Laborers union fingered for change
But the compromise language – which include a cost-of-living adjustment (COLA) freeze if local leaders failed to come up with a way of fixing their plans – had disappeared from the bill by the time it reemerged for the joint finance committee’s vote last week, replaced with more limited language calling for a study commission.
Chafee suggested to WPRI.com on Monday that he thought Paiva Weed and her allies in the Laborers union killed the original locally run plans proposal with Raimondo’s acquiescence.
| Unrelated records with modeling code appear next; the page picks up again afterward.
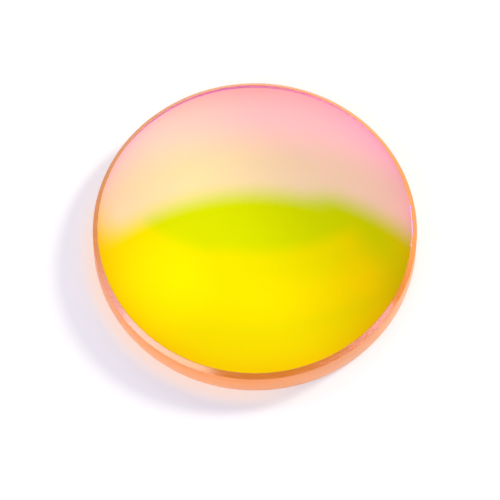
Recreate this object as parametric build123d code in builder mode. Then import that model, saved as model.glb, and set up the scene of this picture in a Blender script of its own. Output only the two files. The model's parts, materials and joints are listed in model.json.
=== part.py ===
"""Plano-convex focusing lens for a carbon dioxide laser, ground from one blank of zinc selenide.

The flat face lies on Z = 0, the optical axis is Z and the convex face looks up.
All lengths are in millimetres.
"""

from build123d import *
import os
from math import asin, degrees, sqrt

DIAMETER = 20.0
EDGE_THICKNESS = 2.3  # at the wall, before the rims are bevelled
FOCAL_LENGTH = 50.8
REFRACTIVE_INDEX = 2.403  # zinc selenide at 10.6 micrometres
BEVEL = 0.3  # 45 degree protective bevel on both rims

# A lens with one flat face focuses at R / (n - 1)
wall_radius = DIAMETER / 2
face_radius = FOCAL_LENGTH * (REFRACTIVE_INDEX - 1)
face_half_angle = degrees(asin(wall_radius / face_radius))
face_center_z = EDGE_THICKNESS - sqrt(face_radius**2 - wall_radius**2)

with BuildPart() as lens:
    with BuildSketch(Plane.XZ):
        with BuildLine():
            convex_face = CenterArc((0, face_center_z), face_radius, 90 - face_half_angle, face_half_angle)
            Polyline(convex_face @ 1, (0, 0), (wall_radius, 0), convex_face @ 0)
        make_face()
    revolve(axis=Axis.Z)
    wall = lens.faces().filter_by(GeomType.CYLINDER)
    chamfer(wall.edges().filter_by(GeomType.CIRCLE), BEVEL)

lens.part.label = "lens"

os.makedirs("parts", exist_ok=True)
export_step(lens.part, "parts/lens.step")
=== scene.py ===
"""Looks of a zinc selenide focusing lens: two coated polished faces, ground bevels and a ground wall.

The lens lies flat face down on a pale table, inside a tent of light that is open and dark overhead.
Lengths are in metres and azimuths in degrees clockwise from +Y, the side away from the camera.
"""

import json
import math
from collections import namedtuple

import bpy
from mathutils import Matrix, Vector


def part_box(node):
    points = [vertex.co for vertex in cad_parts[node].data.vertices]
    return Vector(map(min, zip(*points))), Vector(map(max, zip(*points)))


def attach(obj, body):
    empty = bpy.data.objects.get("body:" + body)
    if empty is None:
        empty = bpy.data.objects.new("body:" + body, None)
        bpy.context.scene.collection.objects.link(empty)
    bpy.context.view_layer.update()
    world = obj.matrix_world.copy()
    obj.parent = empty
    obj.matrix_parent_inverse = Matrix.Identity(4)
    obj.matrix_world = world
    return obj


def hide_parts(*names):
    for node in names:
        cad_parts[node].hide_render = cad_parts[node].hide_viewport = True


MM = 0.001
WHITE = (1.0, 1.0, 1.0, 1.0)
BODY = "root"

# How finely the lens is turned
TURNS = 288
FACE_RINGS = 44
BEVEL_RINGS = 2
WALL_RINGS = 8
ARRIS = 0.025 * MM  # the bevels' corners aren't knife sharp
ARRIS_STEPS = 3
ARRIS_ANGLE = 20  # degrees that a corner turns before it is rounded

# Zinc selenide in visible light, and its coating
GLASS_IOR = 2.6
FILM_IOR = 1.5
FILM_THICKNESS_NM = 465.0
REFLECTION_TINT = (0.72, 0.06, 1.0, 1.0)
ABSORPTION_PER_M = 2500.0
ABSORPTION_COLOR = (0.9988, 0.992, 0.0, 1.0)
GROUND_GLASS_ROUGHNESS = 0.4

# Green part of the glass's tint by share of the face's radius, from the middle outwards
TINT_GREEN = {0.0: 0.91, 0.5: 0.89, 0.7: 0.82, 0.85: 0.75, 0.95: 0.66, 1.0: 0.55}

# Frosted finish that the ground bevels and the ground wall show from outside
FROST_IOR = 1.8
BEVEL_AMBER = (0.72, 0.21, 0.001, 1.0)
BEVEL_FROST = 1.0  # the rest is bare ground glass
BEVEL_ROUGHNESS = 0.16
# The wall's foot is paler than its top: painted light from the bright table below
WALL_AMBER = (0.94, 0.31, 0.02, 1.0)  # at the top of the wall
WALL_PEACH_WITH_PAINTED_LIGHT = (0.97, 0.46, 0.19, 1.0)  # at its foot
WALL_FROST = 0.85
WALL_ROUGHNESS = 0.35

# How far inside the wall's radius the bevel's finish starts and ends its change to the wall's
FINISH_CHANGE_START = 0.04 * MM
FINISH_CHANGE_END = 0.01 * MM

# Grain of the ground surfaces: noise from low to high becomes a speckle from -1 to 1
GRAIN_PER_M = 5000.0
GRAIN_DETAIL = 4.0
GRAIN_LOW = 0.3
GRAIN_HIGH = 0.7
GRAIN_ROUGHNESS = 0.06
GRAIN_SHADE = 0.15
RIPPLE_STRENGTH = 0.25
RIPPLE_HEIGHT = 0.01 * MM

# The table top, and how much of its plain white the camera sees near the lens and further off
TABLE_REACH = 0.6
TABLE_GAP = 0.02 * MM
TABLE_COLOR = (0.95, 0.935, 1.0, 1.0)
TABLE_ROUGHNESS = 0.9
NEAR_WHITE = 0.47
NEAR_WHITE_REACH = 35 * MM
ALL_WHITE_REACH = 110 * MM

# The table seen through the lens: painted shade towards the key lamp, with a painted lighter spot on
# the other side
SHADED_WHITE = 0.72
SHADE_START = -2.5 * MM
SHADE_END = 5.5 * MM
SPOT_GAIN = 0.14
SPOT_OFFSET = 6.7 * MM
SPOT_CORE = 0.5 * MM
SPOT_EDGE = 4.5 * MM

# Painted light: a warm glow painted on the table beside the lens's wall, standing in for light that
# leaves the lens through its wall
HALO_AZIMUTH = 226
HALO_COLOR = (1.04, 0.785, 0.674, 1.0)
HALO_SHARE = 0.85
HALO_START = 0.1 * MM  # out from the wall
HALO_END = 1.3 * MM
HALO_FULL_COSINE = 0.85  # of the angle from the halo's azimuth
HALO_NONE_COSINE = 0.3

# The photograph's camera, seen from the middle of the lens
CAMERA_AZIMUTH = 180
CAMERA_ELEVATION = 66.5
CAMERA_DISTANCE = 290 * MM
FRAME_WIDTH_AT_LENS = 31 * MM
SENSOR_WIDTH_MM = 36
AIM = Vector((-0.3 * MM, -0.5 * MM, 0.0))
CLIP_START = 10 * MM
CLIP_END = 5.0

# Enough bounces for light to find its way out of the glass
MAX_BOUNCES = 24
GLOSSY_BOUNCES = 16

# The key lamp, whose direction and size follow from the shadow
KEY_AZIMUTH = 59
KEY_ELEVATION = 36.5
KEY_DISTANCE = 0.5
KEY_DIAMETER = 0.115
KEY_POWER = 2.2
KEY_COLOR = (1.0, 1.0, 0.72)

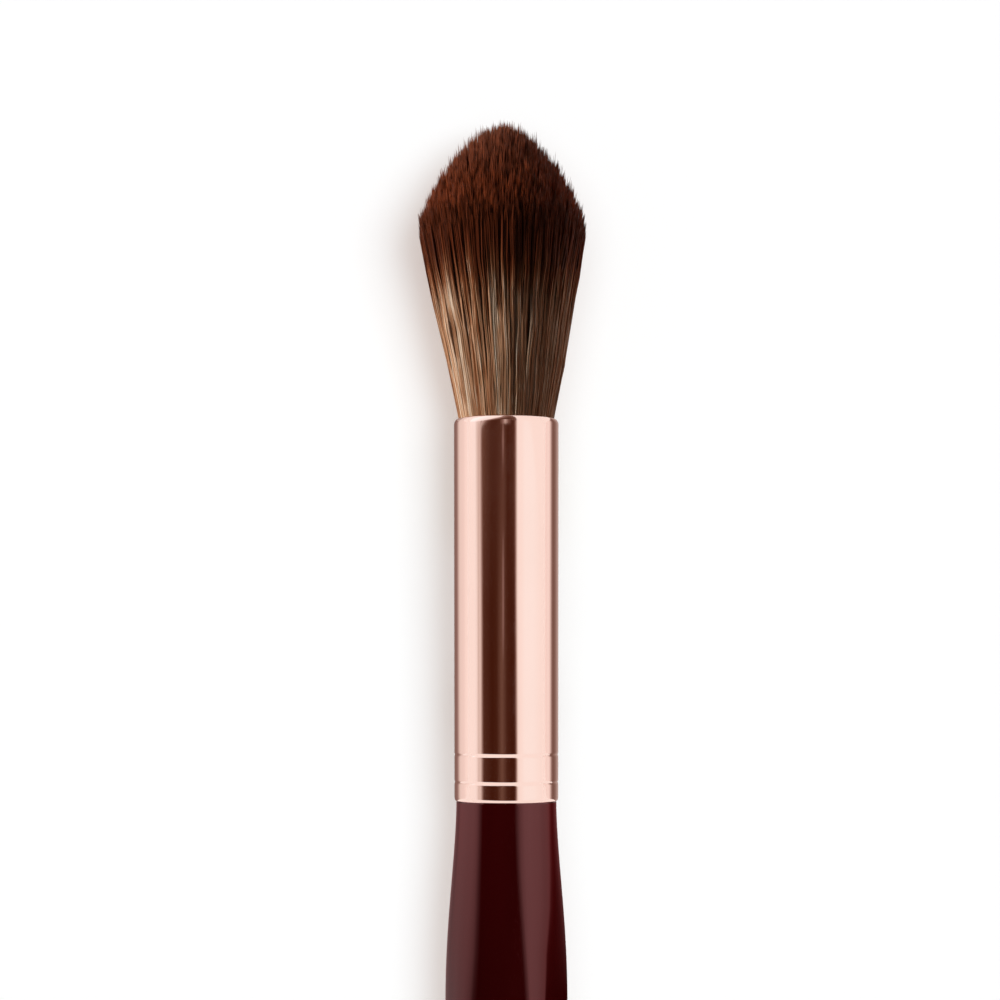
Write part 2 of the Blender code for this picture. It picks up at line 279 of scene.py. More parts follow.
def quarter(centre, half_width, half_height, start, end):
    """Points of an ellipse's arc, as (radius, height), with 0 degrees pointing outwards and 90 up."""
    points = []
    for step in range(ARC_STEPS + 1):
        turn = math.radians(start + (end - start) * step / ARC_STEPS)
        outwards = centre[0] + half_width * math.cos(turn)
        upwards = centre[1] + half_height * math.sin(turn)
        points.append((outwards, upwards))
    return points


def rolled_grooves(radius, ferrule):
    """Where a wall of this radius runs through the rolled grooves, with straight wall held on both sides."""
    points = []
    for height in (ferrule.lower_groove, ferrule.upper_groove):
        middle = FERRULE_FOOT + height
        points.append((radius, middle - ferrule.groove_width / 2 - HOLD))
        for step in range(GROOVE_STEPS + 1):
            part = step / GROOVE_STEPS
            rolled_in = ferrule.groove_depth * (1 - math.cos(math.pi / 2 * (1 - abs(2 * part - 1))))
            points.append((radius - rolled_in, middle + ferrule.groove_width * (part - 0.5)))
        points.append((radius, middle + ferrule.groove_width / 2 + HOLD))
    return points


def coned(outline, cone):
    """The tube's outside, a little wider towards its mouth."""
    return [(radius + cone * (0.5 - height / FERRULE_FOOT), height) for radius, height in outline]


def ferrule_profile(ferrule):
    """The tube's wall as one closed outline: up the outside, round the turned-in lip and down the bore."""
    bore = FERRULE_RADIUS - ferrule.wall
    lip = (FERRULE_RADIUS - ferrule.lip_turn_in, -ferrule.lip_height)
    foot = (FERRULE_RADIUS - ferrule.foot_turn_in, FERRULE_FOOT + ferrule.foot_height)
    outline = quarter(foot, ferrule.foot_turn_in, ferrule.foot_height, -90, 0)
    outline.append((FERRULE_RADIUS, foot[1] + HOLD))
    outline += rolled_grooves(FERRULE_RADIUS, ferrule)
    outline.append((FERRULE_RADIUS, lip[1] - HOLD))
    outline += quarter(lip, ferrule.lip_turn_in, ferrule.lip_height, 0, 90)
    outline = coned(outline, ferrule.cone)
    outline += quarter(lip, ferrule.lip_turn_in - ferrule.wall, ferrule.lip_height - ferrule.wall, 90, 0)
    outline += rolled_grooves(bore, ferrule)[::-1]
    outline.append((bore, FERRULE_FOOT))
    return outline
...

Armand Sabitoni, the Laborers’ general secretary-treasurer and regional manager, served on Raimondo’s transition team.
Licht said Sabitoni and Senate Majority Leader Dominick Ruggerio “communicated to the governor … that this wasn’t the time to deal with the non-MERS plans,” particularly those affecting police and fire personnel, though Licht emphasized that Ruggerio “has been a supporter of statewide reform.”
Raimondo spokeswoman Joy Fox declined to respond to the charge directly. “It is not productive at this point to speculate as to why the General Assembly made adjustments to the bill in this area,” she told WPRI.com. “Let’s just get to work to fix the non-MERS problem.” The treasurer “will work with the mayors to fix their problem,” she said.
‘Momentary’ quarrel will pass
Despite the late-breaking brouhaha over the locally run plans, Licht said he thought any tension between the governor’s office and the treasurer’s was “momentary,” and said all four leaders – Chafee, Raimondo, Paiva Weed and House Speaker Gordon Fox – should be credited for shepherding through a major reform bill.
The governor plans to introduce legislation during the January special session that will address the locally run plans, Licht said.
“Political leaders have a right to disagreements and different views,” he said. “At the end of the day, this will pass, and we’re going to take the Senate president and others at their word that … they want to see something done on these plans in the spring, and we intend to present something for them to vote on.”